- Born: Marcos Yaroide Mejia Rambalde October 7, 1975 (age 50)
- Origin: Santo Domingo, Dominican Republic
- Genres: Christian music, Latin pop
- Occupations: Singer, composer
- Instruments: Vocals
- Years active: 2000–present
- Spouse: Laura Cardenes

= Marcos Yaroide =

Dominican singer (born 1975)

Marcos Yaroide Mejia Rambalde (born October 7, 1975) better known as Marcos Yaroide, is a Christian music singer and composer from the Dominican Republic and former member of the Christian music group Tercer Cielo.

He has been nominated three times at the Soberano Awards (previously, the Casandra Awards), where he was recognized in 2012 and 2018 as a "Contemporary Religious Music" artist.

==Career==
In 2000, Marcos Yaroide and Juan Carlos Rodríguez formed the musical duo Tercer Cielo and recorded the Christian music hits like ”El rapto”, ”Ella y el”, ”Cuando el primer amor se va”, ”Dios no te olvida, Algún día”, ”Ahora tengo más”, ”Hoy te permito odiar”, among others. After three albums as a member of Tercer Cielo, where he received a double gold disc, multiple nominations for several music awards and participated in sold-out tours in much of Latin America, Marcos Yaroide decided to pursue a solo career.

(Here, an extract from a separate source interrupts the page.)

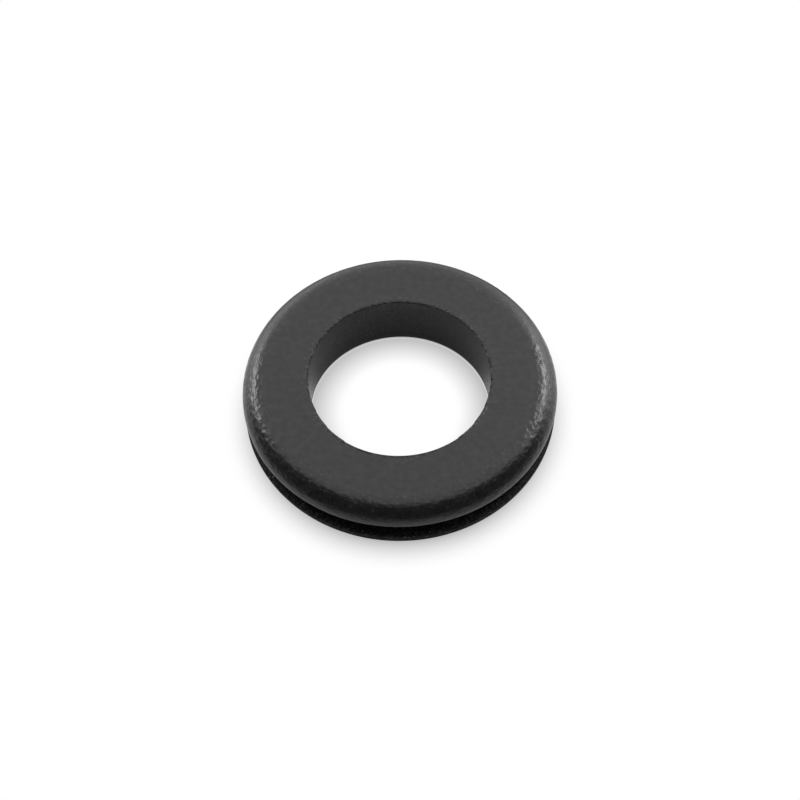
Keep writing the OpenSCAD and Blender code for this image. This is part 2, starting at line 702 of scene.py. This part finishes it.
class RubberEffects:
    """The effects that the grommet's rubbers share, each built once as a node group."""

    # Where each mask begins and where it is full
    shoulder_radii: Span = (10.1 * MM, 10.7 * MM)
    outer_scuff_radii: Span = (9.7 * MM, 10.4 * MM)
    inner_scuff_radii: Span = (7.9 * MM, 7.2 * MM)
    wall_radii: Span = (7.16 * MM, 7.08 * MM)
    wall_heights: Span = (4.86 * MM, 4.76 * MM)
    lip_radii: Span = (7.07 * MM, 7.0 * MM)
    lip_heights: Span = (4.76 * MM, 4.86 * MM)
    front_reach: Span = (-7.0 * MM, -11.0 * MM)
    gloss_reach: Span = (6.0 * MM, 2.0 * MM)
    flake_reach: Span = (5.0 * MM, 1.0 * MM)
    side_reach: Span = (5.0 * MM, 9.5 * MM)
    # How strong a mask stays where its pattern is weakest
    front_flakes: float = 0.6
    sound_lip: float = 0.3
    # Patterns
    cloud_detail: float = 3.0
    flake_detail: float = 2.0
    pit_detail: float = 2.0
    torn: Blotches = Blotches(2.2, 2.0, 0.42, 0.54)
    film: Blotches = Blotches(5.0, 3.0, 0.5, 0.7)
    scratches: Blotches = Blotches(4.0, 4.0, 0.56, 0.68)
    patches: Blotches = Blotches(1.7, 2.0, 0.3, 0.7)
    specks_scale: float = 3.2
    speck_size: float = 0.19
    pits_scale: float = 9.0
    bore_pits: float = 1.6  # how much deeper the pits are in the bore
    # Flakes, which lie round a ring of this radius
    ring_radius: float = 11.2 * MM
    flake_length: float = 0.6 * MM
    flake_width: float = 0.23 * MM

    def __init__(self) -> None:
        """Builds the groups."""
        self.zones = self._zones()
        self.tone = self._tone()
        self.gloss = self._gloss()
        self.relief = self._relief()

    def _zones(self) -> bpy.types.NodeTree:
        """Wires the masks of the moulding's parts.

        Returns:
            A group that puts out one mask for each part, from a place in object coordinates.
        """
        masks = ("Shoulder", "Bore", "Lip", "Front", "Flaky", "Rubbed")
        group = Effect("moulding_zones", ("Place",), dict.fromkeys(masks, "Float"))
        (place,) = group.given("Place")
        x, y, z = group.split(place)
        radius = group.from_axis(x, y)
        shoulder = group.rise(radius, *self.shoulder_radii)
        # The shoulder is polished in front and at the sides, and flaky there too
        polished = group.math("MULTIPLY", shoulder, group.rise(y, *self.gloss_reach))
        forward = group.math("MULTIPLY", shoulder, group.rise(y, *self.flake_reach))
        sides = group.rise(group.math("ABSOLUTE", x), *self.side_reach)
        flaky = group.math("MULTIPLY", forward, group.blend(sides, self.front_flakes, 1.0))
        # The bore's wall, and the lip over it, which is torn in places
        wall_level = group.rise(z, *self.wall_heights)
        wall = group.math("MULTIPLY", wall_level, group.rise(radius, *self.wall_radii))
        lip_level = group.rise(z, *self.lip_heights)
        edge = group.math("MULTIPLY", lip_level, group.rise(radius, *self.lip_radii))
        torn = group.blotches(group.in_millimetres(place), self.torn)
        lip = group.math("MULTIPLY", edge, group.blend(torn, self.sound_lip, 1.0))
        outer_scuffs = group.rise(radius, *self.outer_scuff_radii)
        inner_scuffs = group.rise(radius, *self.inner_scuff_radii)
        group.give("Shoulder", polished)
        group.give("Bore", wall)
        group.give("Lip", lip)
        group.give("Front", group.rise(y, *self.front_reach))
        group.give("Flaky", flaky)
        group.give("Rubbed", group.math("MAXIMUM", outer_scuffs, inner_scuffs))
        return group.tree

    def _tone(self) -> bpy.types.NodeTree:
        """Wires the colour: cloudy black, with a film in the bore, scuffs, specks of dust, and painted light
        that makes it paler in front.

        Returns:
            A group that puts out the colour.
        """
        masks = ("Bore", "Front", "Rubbed")
        black = ("Dark", "Pale", "Cloud scale", "Cloud low", "Cloud high")
        dirt_and_painted_light = ("Front dust", "Bore dust", "Scuff", "Dust", "Dust share")
        group = Effect("rubber_tone", ("Place", *masks, *black, *dirt_and_painted_light), {"Tone": "Color"})
        (place,) = group.given("Place")
        bore, front, rubbed = group.given(*masks)
        dark, pale, cloud_scale, cloud_low, cloud_high = group.given(*black)
        front_dust, bore_dust, scuff, dust, dust_share = group.given(*dirt_and_painted_light)
        millimetres = group.in_millimetres(place)
        noise = group.noise(millimetres, cloud_scale, self.cloud_detail)
        cloudy = group.blend(group.rise(noise, cloud_low, cloud_high), dark, pale)
        # Painted light: the colour is made paler in front, where the rim lies in shade
        tone = group.math("MULTIPLY", cloudy, group.blend(front, 1.0, front_dust))
        film = group.math("MULTIPLY", bore, group.blotches(millimetres, self.film))
        tone = group.math("MULTIPLY_ADD", film, bore_dust, tone)
        scuffs = group.math("MULTIPLY", rubbed, group.blotches(millimetres, self.scratches))
        tone = group.math("MULTIPLY_ADD", scuffs, scuff, tone)
        specks = group.specks(millimetres, self.specks_scale, dust_share, self.speck_size)
        group.give("Tone", group.blend(specks, tone, dust))
        return group.tree

    def _gloss(self) -> bpy.types.NodeTree:
        """Wires the roughness: patchy, less on the shoulder and in the bore, and high on its lip.

        Returns:
            A group that puts out the roughness.
        """
        masks = ("Shoulder", "Bore", "Lip")
        values = ("Polished", "Dull", "Shoulder gloss", "Bore gloss", "Lip roughness")
        group = Effect("rubber_gloss", ("Place", *masks, *values), {"Roughness": "Float"})
        (place,) = group.given("Place")
        shoulder, bore, lip = group.given(*masks)
        polished, dull, shoulder_gloss, bore_gloss, lip_roughness = group.given(*values)
        patches = group.blotches(group.in_millimetres(place), self.patches)
        rubbed = group.math("MULTIPLY", shoulder, shoulder_gloss)
        gloss = group.blend(bore, rubbed, bore_gloss)
        moulded = group.math("SUBTRACT", group.blend(patches, polished, dull), gloss)
        group.give("Roughness", group.blend(lip, moulded, lip_roughness))
        return group.tree

    def _relief(self) -> bpy.types.NodeTree:
        """Wires the normal: flakes drawn out round the shoulder, and fine pits on them.

        Returns:
            A group that puts out the normal.
        """
        masks = ("Bore", "Flaky")
        depths = ("Grain depth", "Flake depth", "Pit depth")
        group = Effect("rubber_relief", ("Place", *masks, *depths), {"Normal": "Vector"})
        (place,) = group.given("Place")
        bore, flaky = group.given(*masks)
        grain_depth, flake_depth, pit_depth = group.given(*depths)
        flakes = group.noise(self._round_the_ring(group, place), 1.0, self.flake_detail)
        depth = group.blend(flaky, grain_depth, flake_depth)
        coarse = group.bump(group.math("MULTIPLY", flakes, depth), 1.0)
        pits = group.noise(group.in_millimetres(place), self.pits_scale, self.pit_detail)
        fine = group.math("MULTIPLY", pits, group.blend(bore, 1.0, self.bore_pits))
        group.give("Normal", group.bump(fine, pit_depth, coarse))
        return group.tree

    def _round_the_ring(self, group: Effect, place: Any) -> bpy.types.NodeSocket:
        """Makes coordinates that run round the ring and across it, without a seam.

        Args:
            group: The group that is being wired.
            place: Object coordinates.

        Returns:
            A vector whose unit is one flake, longer round the ring than across it.
        """
        scale = self.ring_radius / self.flake_length
        x, y, z = group.split(place)
        radius = group.from_axis(x, y)
        return group.join(
            group.math("MULTIPLY", group.math("DIVIDE", x, radius), scale),
            group.math("MULTIPLY", group.math("DIVIDE", y, radius), scale),
            group.math("DIVIDE", group.math("SUBTRACT", radius, z), self.flake_width),
        )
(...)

Yaroide made his solo debut in 2006 with the album ”Cielos Abiertos”, in which the single "Todo se lo debo a él" appears. The single was a moderate success in the Latino community in the United States and in parts of Central and South America. His second album ”Mi Mejor Alabanza” was launched in November 2008 with distribution from Machete Music, a subsidiary of Universal Music Latino, and the singles "Mi mejor alabanza", "Estoy de pie", among others.

In 2010, Yaroide released his third album titled "Del Cielo a la Tierra", in which the singles "Mi trabajo es creer", "Que se abran los cielos" and "Como nunca imaginé" were released. Two years later in 2012, Yaroide launched the "Todavía Hay Esperanza" album with two charting singles on the radio: "Bendice tu pueblo" and "Por una como ella", song that was remixed in merengue with the participation of Grupo Manía in 2013.

In 2014, he celebrated 15 years of musical career with the album "15 Años Después Live", where he performed some hits and previously unreleased songs, and later in 2017, "La Vida Es", his latest record material.

In 2020, he held a concert for transmission through social networks, which had the participation of Tito El Bambino, Robert Green from the group Barak and Ema. Currently, she is part of the cast of Alofoke Radio, where she occasionally participates and has been a participant in interviews and biblical debates.

==Discography==
- Cielos Abiertos – 2006
- Mi Mejor Alabanza – 2009
- Del Cielo a la Tierra – 2010
- Todavía Hay Esperanza – 2012
- 15 Años Después Live – 2014
- La Vida Es – 2017

==Collaborations==
Marcos Yaroide has worked alongside several international performers including Divino, Cultura Profética, R.K.M & Ken-Y, Alex Zurdo, Redimi2 and Abraham Velásquez, among others.